The rest of the case is just some scrap wood I had laying around.
Transformer and power supply board mounted (the latter on a piece of license plate).
I have to admit that I find soldering incredibly tedious. It's especially inconvenient because I have no garage or workshop of any kind, so I get to lug all my stuff out onto the back porch to keep the fumes from filling the house. It doesn't take very long before I start feeling like I'm wiring a PDP-8 backplane.
The front panel, pretty much done.
By now I have come to peace with the fact that I really don't like woodworking or soldering. But I managed to finally finish the project and start using the amp regularly. All is well, except for a few small bugs that are either easily fixable, or ultimately not important to me. The USB connection works excellently, and noise is much reduced from my old run-of-the-mill stereo amp.
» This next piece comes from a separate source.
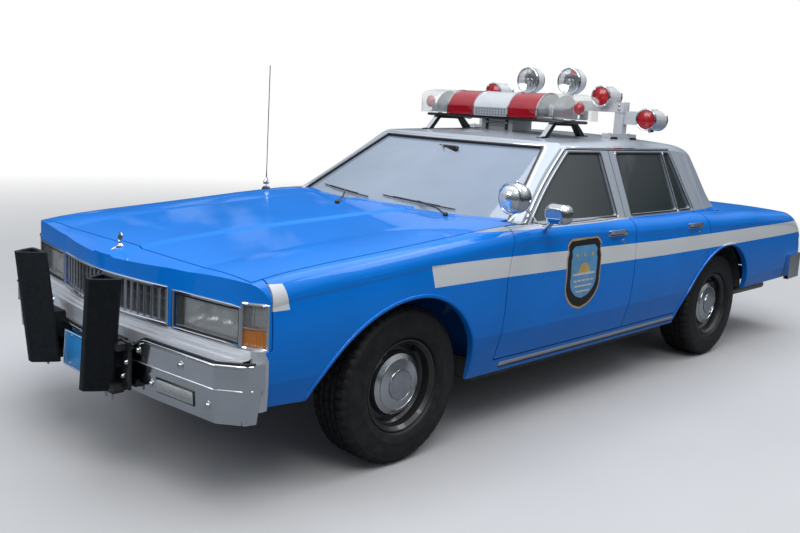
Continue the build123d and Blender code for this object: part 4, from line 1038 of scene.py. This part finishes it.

In the end, this turned out to be a bit of a boondoggle project that I was relieved to be done with. At this point, if I had it to do over again, I would probably just find a pre-made amp that is close enough to my needs, and maybe add a USB input to it or some other such small hack, instead of building the whole thing from (semi-)scratch. A lot of people genuinely enjoy this kind of stuff though, so don't be discouraged by me.